Influence of W on Solidification Microstructure and Mechanical Properties of AlCoCrFeNi2.1 Eutectic High-Entropy Alloy

Abstract

Alloying serves as an effective strategy for regulating the properties of eutectic high-entropy alloys. This study examines the impact mechanism of W alloying on the microstructure and mechanical properties of AlCoCrFeNi_2.1 eutectic high-entropy alloys (EHEAs). (AlCoCrFeNi_2.1)_(100−x)W_x (x = 0, 2, 4, 6, 8, 10) alloys were synthesized via vacuum arc melting under an argon atmosphere. Microstructure and properties were analyzed using XRD, SEM with BSE imaging and EDS and compression tests. Our research has found that adding W refines the lamellar spacing (W < 4 at.%), and higher concentrations (W > 4 at.%) induce a W-rich μ phase, thereby transforming the two-phase eutectic structure into a three-phase composite structure.
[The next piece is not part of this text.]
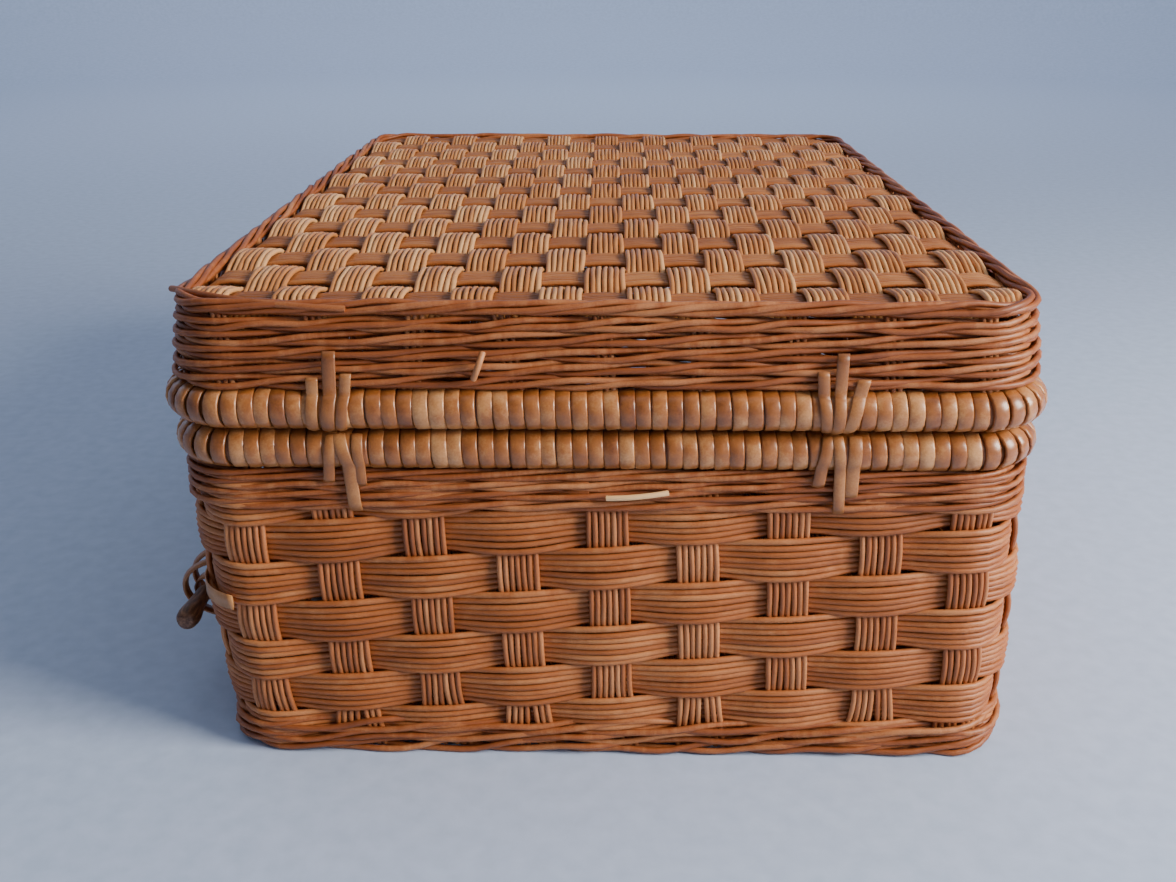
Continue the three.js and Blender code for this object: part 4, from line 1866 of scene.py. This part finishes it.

This microstructural evolution enables the alloy’s compressive yield strength to increase from 541.6 to 661.4 MPa, while plastic strain initially rises and then drops. Among them, (AlCoCrFeNi_2.1)₉₈W₂ shows optimal strength-plasticity combination: 568.8 MPa yield strength, 2928.8 MPa fracture strength and 50.4% strain, which mechanical properties surpass those of most HEAs as well as traditional aluminum-, titanium-, iron- and nickel-based alloys, demonstrating its potential for application as a novel high-performance structural material. More importantly, this study proposes a simplified phase formation criterion based on valence electron concentration (VEC) and electronegativity difference (∆χ) to accurately predict the stability and coexistence relationships of FCC, BCC and TCP phases in multiphase high-entropy alloys. This criterion provides a critical theoretical foundation and design tool for rationally designing multiphase high-entropy alloys with customized microstructures and properties.